La variable relative à l’utilisation de médicaments opioïdes au cours des 12 derniers mois était une variable déduite, selon que les répondants avaient indiqué avoir utilisé des analgésiques contenant des opioïdes au cours des 12 derniers mois (y compris de la codéine, de l’oxycodone, du fentanyl ou d’autres produits opioïdes). Si les répondants ont indiqué avoir utilisé de tels médicaments dans les 12 derniers mois, ils ont ensuite été interrogés sur la fréquence de leur utilisation ainsi que sur l’utilisation de médicaments opioïdes non conforme aux instructions ou pour des raisons autres que le soulagement de la douleur. On a demandé à tous les répondants si un professionnel de la santé leur avait diagnostiqué un trouble de l’humeur, comme la dépression, le trouble bipolaire, la manie ou la dysthymie.

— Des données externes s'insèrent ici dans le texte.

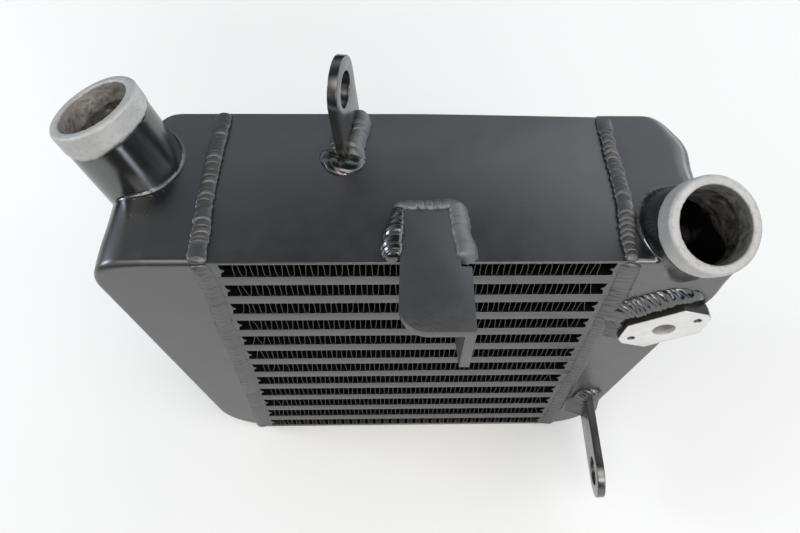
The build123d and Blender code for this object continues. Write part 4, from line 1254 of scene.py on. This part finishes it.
def surface(field, low, high, cell):
    """Surface net of field over a box, with its points pulled on to the
    surface.  Returns vertices, quads and normals, in mm."""
    axes = [np.arange(l, h + cell, cell) for l, h in zip(low, high)]
    n = [len(a) for a in axes]
    grid = np.stack(np.meshgrid(*axes, indexing="ij"), -1).reshape(-1, 3)
    v = np.concatenate([field(chunk) for chunk in np.array_split(grid, 24)]).reshape(n)
    inside = v < 0
    cells = tuple(k - 1 for k in n)
    total = np.zeros(cells + (3,))
    count = np.zeros(cells)
    corner = {}
    for dx in (0, 1):
        for dy in (0, 1):
            for dz in (0, 1):
                corner[dx, dy, dz] = (slice(dx, dx + cells[0]), slice(dy, dy + cells[1]), slice(dz, dz + cells[2]))
    for a in corner:
        for ax in range(3):
            if a[ax]:
                continue
            b = list(a)
            b[ax] = 1
            va, vb = v[corner[a]], v[corner[tuple(b)]]
            cross = (va < 0) != (vb < 0)
            t = np.where(cross, va / np.where(cross, va - vb, 1.0), 0.0)
            for q in range(3):
                total[..., q] += np.where(cross, (t if q == ax else 0.0) + (a[q] if q != ax else 0.0), 0.0)
            count += cross
    used = count > 0
    index = np.full(cells, -1)
    index[used] = np.arange(used.sum())
    where = np.argwhere(used)
    pts = np.array(low) + cell * (where + total[used] / count[used][:, None])
    quads = []
    for ax in range(3):
        a = [slice(1, k - 1) for k in n]
        a[ax] = slice(0, n[ax] - 1)
        b = list(a)
        b[ax] = slice(1, n[ax])
        va, vb = inside[tuple(a)], inside[tuple(b)]
        flip = va & ~vb
        at = np.argwhere(va != vb)
        flip = flip[va != vb]
        base = at.copy()
        for q in range(3):
            if q != ax:
                base[:, q] += 1
        u, w = [q for q in range(3) if q != ax]
        ids = []
        for du, dw in ((0, 0), (1, 0), (1, 1), (0, 1)):
            c = base.copy()
            c[:, u] -= 1 - du
            c[:, w] -= 1 - dw
            ids.append(index[c[:, 0], c[:, 1], c[:, 2]])
        q = np.stack(ids, 1)
        turn = flip if ax != 1 else ~flip
        q = np.where(turn[:, None], q, q[:, ::-1])
        quads.append(q)
    quads = np.concatenate(quads)

    def slope(p, h=0.05):
        g = np.empty_like(p)
        for q in range(3):
            step = np.zeros(3)
            step[q] = h
            g[:, q] = (field(p + step) - field(p - step)) / (2 * h)
        return g

    for _ in range(3):
        g = slope(pts)
        f = field(pts)
        move = f[:, None] * g / np.maximum((g * g).sum(1), 0.2)[:, None]
        size = np.linalg.norm(move, axis=1)
        move *= np.minimum(1.0, 0.6 * cell / np.maximum(size, 1e-9))[:, None]
        pts = pts - move
    g = slope(pts, 0.12)
    return pts, quads, g / np.maximum(np.linalg.norm(g, axis=1), 1e-9)[:, None]


def tank_mesh(name, tank, material, node):
    xs = sorted((tank.side * (XJ - 2.6), tank.side * 193.0))
    cell = 1.35
    pts, quads, normals = surface(tank, (xs[0], -76.0, -0.5), (xs[1], 53.5, 288.0), cell)
    me = bpy.data.meshes.new(name)
    co = mm_all(pts)
    me.vertices.add(len(co))
    me.vertices.foreach_set("co", co.astype(np.float32).ravel())
    me.loops.add(quads.size)
    me.loops.foreach_set("vertex_index", quads.astype(np.int32).ravel())
    me.polygons.add(len(quads))
    me.polygons.foreach_set("loop_start", np.arange(0, quads.size, 4, dtype=np.int32))
    me.update(calc_edges=True)
    me.validate()
    me.polygons.foreach_set("use_smooth", [True] * len(me.polygons))
    me.normals_split_custom_set_from_vertices([tuple(map(float, v)) for v in normals[: len(me.vertices)]])
    ob = bpy.data.objects.new(name, me)
    scene.collection.objects.link(ob)
    me.materials.append(material)
    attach(ob, "root")
    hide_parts(node)
    return ob


def spatter(name, tank, count, seed):
    """Small beads of spatter in the angle between spigot and tank top."""
    rng = np.random.default_rng(seed)
    e1 = unit(np.cross(tank.axis, (0, 0, 1.0)))
    e2 = np.cross(tank.axis, e1)
    turn = np.linspace(0, 2 * math.pi, 241)
    s = np.arange(-6.0, -72.0, -0.5)
    root = []
    for a in turn:
        line = tank.mouth + tank.axis * s[:, None] + (math.cos(a) * e1 + math.sin(a) * e2) * 24.6
        under = np.argmax(tank.body(line) < 0)
        if under and line[under, 1] < -2 and abs(line[under, 0]) < tank.reach - 22 and line[under, 2] > ZT - 3:
            root.append(line[under])
    root = np.array(root)
    p = root[rng.integers(0, len(root), count)] + rng.normal(size=(count, 3)) * (1.5, 1.8, 0.4)
    for _ in range(5):
        g = np.stack([(tank(p + d) - tank(p - d)) / 0.2 for d in np.eye(3) * 0.1], 1)
        p = p - tank(p)[:, None] * g / np.maximum((g * g).sum(1), 0.2)[:, None]
    verts, faces = [], []
    for c, r in zip(p, rng.uniform(0.26, 0.70, count) * rng.uniform(0.7, 1.0, count)):
        base = len(verts)
        for i in range(1, 6):
            for j in range(9):
                t, f = math.pi * i / 6, 2 * math.pi * j / 9
                verts.append(tuple(c + r * np.array([math.sin(t) * math.cos(f), math.sin(t) * math.sin(f), math.cos(t)])))
        verts += [tuple(c + (0, 0, r)), tuple(c - (0, 0, r))]
        for j in range(9):
            k = (j + 1) % 9
            for i in range(4):
                faces.append((base + i * 9 + j, base + (i + 1) * 9 + j, base + (i + 1) * 9 + k, base + i * 9 + k))
            faces.append((base + 45, base + j, base + k))
            faces.append((base + 46, base + 36 + k, base + 36 + j))
    return place(name, mm_all(np.array(verts)), faces, bead_gloss, "black_powder_coat")


for name, args, mat in (
    ("left_tank", (-1, LEFT_MOUTH, LEFT_AXIS, 169.6, 0.178, 33.0, [(-50, 0.0), (-20, 3.0), (50, 6.5)], [(-50, 21.0), (50, 20.0)], 3.6, (50.7, 1.8, 30.0), (1.6, 1.3), 19.8), left_cast),
    ("right_tank", (1, RIGHT_MOUTH, RIGHT_AXIS, 166.8, 0.1595, 25.0, [(-50, 0.0), (-38, 1.2), (4, 9.2), (50, 8.2)], [(-50, 9.0), (-20, 12.0), (15, 16.0), (50, 12.0)], 2.6, (49.6, 2.2, 26.0), (1.6, 2.6), 19.8), right_cast),
):
    tank = Tank(*args)
    tank_mesh(name.replace("_tank", "_cast_tank"), tank, mat, name)
    spatter(name.replace("_tank", "_spatter"), tank, 120 if tank.side > 0 else 26, 61 + tank.side)

for name, ob in NODES.items():
    if ob.hide_render:
        continue
    ob.data.materials.clear()
    ob.data.materials.append(mill if name.startswith("charge_turbulator") else bead_paint)


# ------------------------------------------------------------------- stage
floor_nodes = Nodes("pale_floor")
tone = floor_nodes.noise(2.0, 3.0, 0.6)
floor_mat = floor_nodes.finish(
    floor_nodes.mix(floor_nodes.span(tone, 0.3, 0.7, 0.0, 1.0), (0.86, 0.858, 0.85), (0.90, 0.898, 0.892)),
    floor_nodes.span(tone, 0.3, 0.7, 0.6, 0.7),
    specular=0.3,
)
me = bpy.data.meshes.new("floor")
me.from_pydata([(-0.95, -0.62, 0), (0.95, -0.62, 0), (0.95, 1.35, 0), (-0.95, 1.35, 0)], [], [(0, 1, 2, 3)])
me.materials.append(floor_mat)
floor = bpy.data.objects.new("floor", me)
scene.collection.objects.link(floor)

world = bpy.data.worlds.new("studio")
scene.world = world
world.use_nodes = True
wt = world.node_tree
wt.nodes.clear()
w_out = wt.nodes.new("ShaderNodeOutputWorld")
w_bg = wt.nodes.new("ShaderNodeBackground")
w_co = wt.nodes.new("ShaderNodeTexCoord")
w_sep = wt.nodes.new("ShaderNodeSeparateXYZ")
wt.links.new(w_co.outputs["Generated"], w_sep.inputs[0])
wt.links.new(w_bg.outputs[0], w_out.inputs["Surface"])
SKY = 5.6


def w_math(op, a, b=0.0, c=None):
    n = wt.nodes.new("ShaderNodeMath")
    n.operation = op
    for i, v in enumerate((a, b, c)):
        if v is None:
            continue
        if isinstance(v, bpy.types.NodeSocket):
            wt.links.new(v, n.inputs[i])
        else:
            n.inputs[i].default_value = v
    return n.outputs[0]


# brightness of the room by height above the horizon, towards its four sides
w_el = w_math("DIVIDE", w_math("ARCSINE", w_sep.outputs["Z"]), math.pi / 2)
w_az = w_math("MULTIPLY", w_math("ARCTAN2", w_sep.outputs["X"], w_sep.outputs["Y"]), 180 / math.pi)
room = {
    0.0: [(0.0, 0.0, 0.0), (0.0, 0.0, 0.0), (0.76, 0.87, 0.93), (0.08, 0.11, 0.16), (0.0, 0.0, 0.0)],
    90.0: [(0.0, 0.0, 0.0), (1.58, 1.81, 1.98), (2.02, 1.90, 1.99), (0.0, 0.03, 0.05), (0.0, 0.0, 0.0)],
    180.0: [(0.0, 0.0, 0.0), (0.0, 0.0, 0.0), (0.28, 0.18, 0.10), (5.15, 5.05, 4.75), (0.0, 0.0, 0.0)],
    270.0: [(0.0, 0.0, 0.0), (1.2, 1.4, 1.7), (0.36, 0.30, 0.24), (0.0, 0.0, 0.0), (0.0, 0.0, 0.0)],
}
w_sum = None
for facing, tones in room.items():
    n = wt.nodes.new("ShaderNodeValToRGB")
    els = n.color_ramp.elements
    while len(els) < len(tones):
        els.new(0.5)
    for e, height, tone in zip(els, (0.0, 18 / 90, 38 / 90, 60 / 90, 1.0), tones):
        e.position = height
        e.color = (*[t / SKY for t in tone], 1.0)
    wt.links.new(w_el, n.inputs["Fac"])
    turn = w_math("ABSOLUTE", w_math("WRAP", w_math("SUBTRACT", w_az, facing), 180.0, -180.0))
    share = w_math("MAXIMUM", w_math("SUBTRACT", 1.0, w_math("DIVIDE", turn, 90.0)), 0.0)
    v = wt.nodes.new("ShaderNodeVectorMath")
    v.operation = "MULTIPLY_ADD" if w_sum is not None else "MULTIPLY"
    wt.links.new(n.outputs["Color"], v.inputs[0])
    wt.links.new(share, v.inputs[1])
    if w_sum is not None:
        wt.links.new(w_sum, v.inputs[2])
    w_sum = v.outputs[0]
wt.links.new(w_sum, w_bg.inputs["Color"])
w_bg.inputs["Strength"].default_value = SKY
# the table's surroundings, as seen straight past its edge
w_far = wt.nodes.new("ShaderNodeBackground")
w_far.inputs["Color"].default_value = (0.93, 0.93, 0.92, 1.0)
w_ray = wt.nodes.new("ShaderNodeLightPath")
w_mix = wt.nodes.new("ShaderNodeMixShader")
wt.links.new(w_ray.outputs["Is Camera Ray"], w_mix.inputs[0])
wt.links.new(w_bg.outputs[0], w_mix.inputs[1])
wt.links.new(w_far.outputs[0], w_mix.inputs[2])
wt.links.new(w_mix.outputs[0], w_out.inputs["Surface"])


def area(name, position, target, size, size_y, power, color=(1, 1, 1)):
    la = bpy.data.lights.new(name, "AREA")
    la.energy = power
    la.color = color
    la.shape = "RECTANGLE"
    la.size = size
    la.size_y = size_y
    ob = bpy.data.objects.new(name, la)
    scene.collection.objects.link(ob)
    ob.location = position
    ob.rotation_euler = (Vector(target) - Vector(position)).to_track_quat("-Z", "Y").to_euler()
    return ob


area("window", (0.35, -1.7, 1.15), (0, 0, 0.1), 0.9, 0.5, 9.4)
area("tall_window", (0.95, -1.85, 0.52), (0.05, -0.05, 0.2), 0.34, 1.3, 5.0, (0.90, 0.97, 1.10))
area("side_window", (-1.9, 0.14, 0.86), (-0.15, 0, 0.2), 0.5, 0.5, 11.0, (0.92, 0.98, 1.06))
area("low_window", (1.42, 1.3, 0.36), (0.1, 0, 0.2), 1.1, 0.5, 5.0, (0.92, 0.98, 1.04))

scene.view_settings.view_transform = "Standard"
scene.view_settings.look = "None"
scene.view_settings.exposure = 0.0
scene.view_settings.gamma = 1.0

# ------------------------------------------------------------------ camera
yaw, dip, roll = math.radians(-3.105), math.radians(57.992), math.radians(2.369)
d = np.array([-math.sin(yaw) * math.cos(dip), math.cos(yaw) * math.cos(dip), -math.sin(dip)])
r = np.array([math.cos(yaw), math.sin(yaw), 0.0])
u = np.cross(r, d)
r2 = math.cos(roll) * r + math.sin(roll) * u
u2 = -math.sin(roll) * r + math.cos(roll) * u
cam = bpy.data.cameras.new("camera")
cam.sensor_width = 36.0
cam.lens = 33.823
cam.clip_start = 0.01
cam_ob = bpy.data.objects.new("camera", cam)
scene.collection.objects.link(cam_ob)
cam_ob.matrix_world = Matrix(((r2[0], u2[0], -d[0], -0.011430), (r2[1], u2[1], -d[1], -0.216735), (r2[2], u2[2], -d[2], 0.546953), (0, 0, 0, 1)))
scene.camera = cam_ob

bpy.context.view_layer.update()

La pondération des données de l’enquête a été appliquée pour toutes les analyses. Tous les intervalles de confiance (IC) à 95 % et les tests statistiques ont été estimés à partir de poids de répliques bootstrap fournis par Statistique Canada. On peut trouver plus d’information sur le questionnaire de l’ESCC de 2018 et sur la méthodologie utilisée sur le site Web de Statistique Canada.

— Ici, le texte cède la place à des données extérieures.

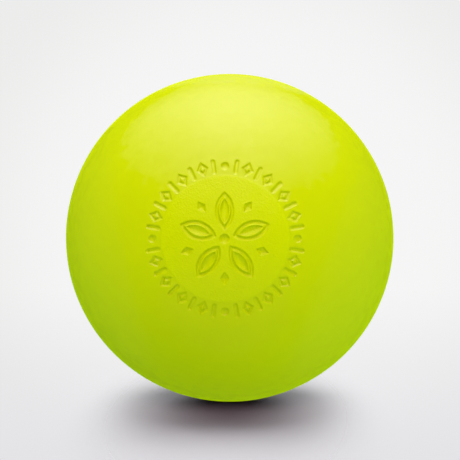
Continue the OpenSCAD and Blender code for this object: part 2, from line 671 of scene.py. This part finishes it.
def cover_material():
    material, tree, shader = new_material("cover_lime")
    place = add(tree, "ShaderNodeTexCoord").outputs["Object"]
    recess = add(tree, "ShaderNodeAttribute", {"attribute_name": "recess"}).outputs["Fac"]
    disc = add(tree, "ShaderNodeAttribute", {"attribute_name": "disc"}).outputs["Fac"]
    flash = add(tree, "ShaderNodeAttribute", {"attribute_name": "flash"}).outputs["Fac"]

    cloud = rubber_noise(tree, place, cloud_length, detail=2.0)
    speck = rubber_noise(tree, place, speck_length, detail=3.0)
    specks = math_node(tree, "MULTIPLY", speck, speck_tone)
    mottle = math_node(tree, "MULTIPLY_ADD", cloud, cloud_tone, specks)
    # Painted light: recesses are made paler for the light that bounces in them, and the disc is made paler
    # to offset the shade of its stipple
    recesses = math_node(tree, "MULTIPLY", recess, recess_tone)
    painted_light = math_node(tree, "MULTIPLY_ADD", disc, disc_painted_light, recesses)
    shade = math_node(tree, "ADD", math_node(tree, "ADD", mottle, darkest_tone), painted_light)
    grey = add(tree, "ShaderNodeCombineColor", None, Red=shade, Green=shade, Blue=shade).outputs[0]
    colour = mixed_colours(tree, 1.0, lime_colour, grey, "MULTIPLY")

    rough = math_node(tree, "MULTIPLY_ADD", flash, flash_rough, skin_rough)
    rough = math_node(tree, "MULTIPLY_ADD", disc, disc_rough, rough)
    rough = math_node(tree, "MULTIPLY_ADD", cloud, cloud_rough, rough)

    peel = tilted_cells(tree, place, peel_length, peel_softness, peel_tilt)
    swell = rubber_noise(tree, place, swell_length, detail=1.0)
    skin = bump_node(tree, swell_h, swell, Normal=peel)
    # Each cell of the stipple is a shallow dimple
    cells = small_cells(tree, place, stipple_length, stipple_softness)
    dimple = math_node(tree, "POWER", cells.outputs["Distance"], 2.0)
    stipple = math_node(tree, "MULTIPLY", dimple, disc)
    normal = bump_node(tree, stipple_h, stipple, Normal=skin)

    facing = add(tree, "ShaderNodeLayerWeight", None, Blend=0.5).outputs["Facing"]
    kept = fade_node(tree, facing, gloss_fade, ends=(1.0, 0.0))
    kept = math_node(tree, "POWER", kept, gloss_fade_power)
    gloss = math_node(tree, "MULTIPLY_ADD", disc, disc_gloss, skin_gloss)
    gloss = math_node(tree, "MULTIPLY", kept, gloss)
    wire(tree, shader, Base_Color=colour, Roughness=rough, Normal=normal, Specular_IOR_Level=gloss)
    return material


def core_material():
    material, tree, shader = new_material("core_rubber")
    place = add(tree, "ShaderNodeTexCoord").outputs["Object"]
    fleck = rubber_noise(tree, place, fleck_length, detail=4.0)
    ramp = add(tree, "ShaderNodeValToRGB", None, Fac=fleck)
    ramp.color_ramp.elements[0].color = core_dark
    ramp.color_ramp.elements[1].color = core_pale
    wire(tree, shader, Base_Color=ramp.outputs[0], Roughness=core_rough,
         Normal=bump_node(tree, fleck_h, fleck))
    return material


# Stage, lights and camera

def toward(azimuth, elevation):
    """The direction from the ball to a place at that azimuth and elevation, in degrees."""
    a, e = math.radians(azimuth), math.radians(elevation)
    return Vector((math.sin(a) * math.cos(e), -math.cos(a) * math.cos(e), math.sin(e)))


def make_floor(z):
    """A pale round floor at height z that takes the shadow, fades outwards and is open from below."""
    mesh = bpy.data.meshes.new("floor")
    bm = bmesh.new()
    bmesh.ops.create_circle(bm, cap_ends=True, radius=floor_r, segments=floor_sides)
    bm.to_mesh(mesh)
    bm.free()
    obj = new_object("floor", mesh)
    obj.location.z = z
    material, tree, shader = new_material("floor_pale")
    wire(tree, shader, Base_Color=floor_colour, Roughness=1.0, Specular_IOR_Level=0.0)
    place = add(tree, "ShaderNodeTexCoord").outputs["Object"]
    lane = add(tree, "ShaderNodeVectorMath", {"operation": "MULTIPLY"}, _0=place, _1=floor_lane).outputs[0]
    away = add(tree, "ShaderNodeVectorMath", {"operation": "LENGTH"}, _0=lane).outputs["Value"]
    faded = fade_node(tree, away, floor_fade, "SMOOTHERSTEP")
    # A camera under the floor looks through it
    camera_ray = add(tree, "ShaderNodeLightPath").outputs["Is Camera Ray"]
    behind = add(tree, "ShaderNodeNewGeometry").outputs["Backfacing"]
    open_below = math_node(tree, "MULTIPLY", behind, camera_ray)
    share = math_node(tree, "MAXIMUM", faded, open_below)
    clear = add(tree, "ShaderNodeBsdfTransparent").outputs[0]
    mix = add(tree, "ShaderNodeMixShader", None, _0=share, _1=shader.outputs[0], _2=clear)
    wire(tree, tree.nodes["Material Output"], Surface=mix.outputs[0])
    obj.data.materials.append(material)
    # The ball's gloss shows the dark room below it, as in the photo, and no bright floor
    obj.visible_glossy = False
    return obj


def make_world():
    """A pale backdrop, which the camera sees all round.

    Other rays see it only where it stands behind the ball, and a dim even room elsewhere, because
    the photographed ball has no white rim. Nothing here is metal or glass.
    """
    world = bpy.data.worlds.new("studio")
    bpy.context.scene.world = world
    world.use_nodes = True
    tree = world.node_tree
    direction = add(tree, "ShaderNodeTexCoord").outputs["Generated"]
    parts = add(tree, "ShaderNodeSeparateXYZ", None, Vector=direction).outputs
    middle = fade_node(tree, parts["Y"], middle_fade)
    pale = mixed_colours(tree, middle, backdrop_colour, middle_colour)
    # It greys a little downwards
    foot = fade_node(tree, parts["Z"], table_fade, "LINEAR")
    sweep = mixed_colours(tree, foot, pale, table_colour)
    behind = fade_node(tree, parts["Y"], backdrop_fade)
    camera_ray = add(tree, "ShaderNodeLightPath").outputs["Is Camera Ray"]
    seen = math_node(tree, "MAXIMUM", behind, camera_ray)
    wire(tree, tree.nodes["Background"], Color=mixed_colours(tree, seen, room_colour, sweep), Strength=1.0)


def make_lamp(name, azimuth, elevation, distance, radii, radiance, tint, lit,
              gloss=True, past_floor=False, profile=None):
    """An oval softbox aimed at the ball's centre.

    It lights only the objects in lit, as with flags that keep a lamp off the rest of the set. gloss
    lets it show in the ball's gloss, and past_floor lets its light through the floor.
    """
    data = bpy.data.lights.new(name, "AREA")
    data.shape = "ELLIPSE"
    data.size = 2 * radii[0]
    data.size_y = 2 * radii[1]
    # A lamp's power is its radiance times pi times its area
    data.energy = radiance * math.pi * math.pi * radii[0] * radii[1]
    data.color = tint
    if profile:
        grade_lamp(data, profile)
    obj = new_object(name, data)
    direction = toward(azimuth, elevation)
    obj.location = direction * distance
    obj.rotation_mode = "QUATERNION"
    obj.rotation_quaternion = direction.to_track_quat("Z", "Y")
    obj.visible_camera = False
    obj.visible_glossy = gloss
    receivers = bpy.data.collections.new(f"lit_by_{name}")
    for target in lit:
        receivers.objects.link(target)
    obj.light_linking.receiver_collection = receivers
    if past_floor:
        obj.light_linking.blocker_collection = receivers


def grade_lamp(data, profile):
    """Dims a lamp from its middle outwards by its profile."""
    data.use_nodes = True
    tree = data.node_tree
    # Parametric runs from 0 to 1 across the lamp each way
    place = add(tree, "ShaderNodeNewGeometry").outputs["Parametric"]
    middle = add(tree, "ShaderNodeVectorMath", {"operation": "DISTANCE"}, _0=place, _1=(0.5, 0.5, 0.0))
    ramp = add(tree, "ShaderNodeValToRGB", None, Fac=middle.outputs["Value"])
    elements = ramp.color_ramp.elements
    # A new ramp has two stops
    for stop, _ in profile[2:]:
        elements.new(stop)
    for element, (stop, share) in zip(elements, profile):
        element.position = stop
        element.color = (share, share, share, 1)
    wire(tree, tree.nodes["Emission"], Strength=ramp.outputs[0])


def make_camera():
    data = bpy.data.cameras.new("camera")
    data.sensor_width = sensor_mm
    data.lens = lens_mm
    data.clip_start, data.clip_end = camera_clip
    obj = new_object("camera", data)
    obj.location = toward(camera_azimuth, camera_elevation) * camera_distance
    obj.rotation_mode = "QUATERNION"
    obj.rotation_quaternion = (camera_aim - obj.location).to_track_quat("-Z", "Y")
    bpy.context.scene.camera = obj


bpy.context.scene.view_settings.view_transform = "Standard"
# Nothing bounces between ball and floor, because the photo's shadow is neutral. low_fill stands for the
# floor's own light on the ball.
bpy.context.scene.cycles.diffuse_bounces = 0
make_camera()
make_world()
floor = make_floor(cad_low.z)

lime = cover_material()
ball = []
for name, pole_y, recesses in (
    ("cover_front_skin", -1, make_recesses()),
    ("cover_back_skin", 1, []),
):
    half = make_half(name, pole_y, recesses)
    half.data.materials.append(lime)
    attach(half, "root")
    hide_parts(name.removesuffix("_skin"))
    ball.append(half)
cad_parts["core"].data.materials[0] = core_material()

# The softbox over the ball makes its wide highlight, which fades downwards by the profile
make_lamp("softbox", azimuth=10, elevation=84, distance=0.60, radii=(0.85, 0.88), radiance=2.28,
          tint=key_tint, lit=ball, profile=softbox_profile)
# This strip's reflection carries the highlight on to the top of the outline
make_lamp("back_strip", azimuth=180, elevation=30, distance=0.90, radii=(0.22, 0.29), radiance=0.55,
          tint=strip_tint, lit=ball, profile=strip_profile)
# The fills give the ball its even tone, and don't show in its gloss
make_lamp("top_fill", azimuth=0, elevation=40, distance=0.90, radii=(0.63, 0.63), radiance=2.06,
          tint=top_tint, lit=ball, gloss=False)
make_lamp("back_fill", azimuth=180, elevation=66, distance=0.90, radii=(0.55, 0.55), radiance=0.95,
          tint=back_tint, lit=ball, gloss=False)
make_lamp("low_fill", azimuth=0, elevation=-44, distance=0.90, radii=(0.755, 0.755), radiance=0.93,
          tint=low_tint, lit=ball, gloss=False, past_floor=True)
make_lamp("right_fill", azimuth=115, elevation=-18, distance=0.90, radii=(0.82, 0.82), radiance=1.58,
          tint=right_tint, lit=ball, gloss=False, past_floor=True)
make_lamp("left_fill", azimuth=-115, elevation=-10, distance=0.90, radii=(0.755, 0.755), radiance=1.37,
          tint=left_tint, lit=ball, gloss=False, past_floor=True)
# The floor's own lamps give the shadow its depth, its width and its tone
make_lamp("table_over", azimuth=180, elevation=74, distance=0.90, radii=(0.56, 0.56), radiance=2.05,
          tint=table_tint, lit=[floor])
make_lamp("table_left", azimuth=-125, elevation=24, distance=1.0, radii=(0.25, 0.25), radiance=7.1,
          tint=table_tint, lit=[floor])
make_lamp("table_right", azimuth=125, elevation=24, distance=1.0, radii=(0.25, 0.25), radiance=7.1,
          tint=table_tint, lit=[floor])
make_lamp("table_front", azimuth=0, elevation=25, distance=0.90, radii=(0.42, 0.42), radiance=1.3,
          tint=shade_tint, lit=[floor])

Dans ce rapport, quand on dit que deux estimations sont différentes ou plus fréquentes, cela indique que la différence était statistiquement significative au niveau de 5 % (où la valeur de p est inférieure à 0,05), selon un test du chi carré de Rao-Scott pour la différence de proportions.
Limites
Remarques générales
L’ESCC exclut certaines personnes, y compris les personnes vivant en établissement, les membres à temps plein des Forces canadiennes, les personnes vivant dans les réserves et autres peuplements autochtones dans les provinces, ainsi que les personnes vivant dans des régions rurales ou éloignées. Ensemble, ces exclusions représentent moins de 3 % de la population canadienne âgée de 12 ans et plus. On peut trouver plus d’information sur la population cible de l’ESCC de 2018 sur le site Web de Statistique Canada.
Données sur le sexe et le genre
Dans le cycle de 2018 de l’ESCC, aucune donnée n’a été recueillie en lien avec l’identité de genre. Dans cette enquête, une question sur le sexe a été incluse.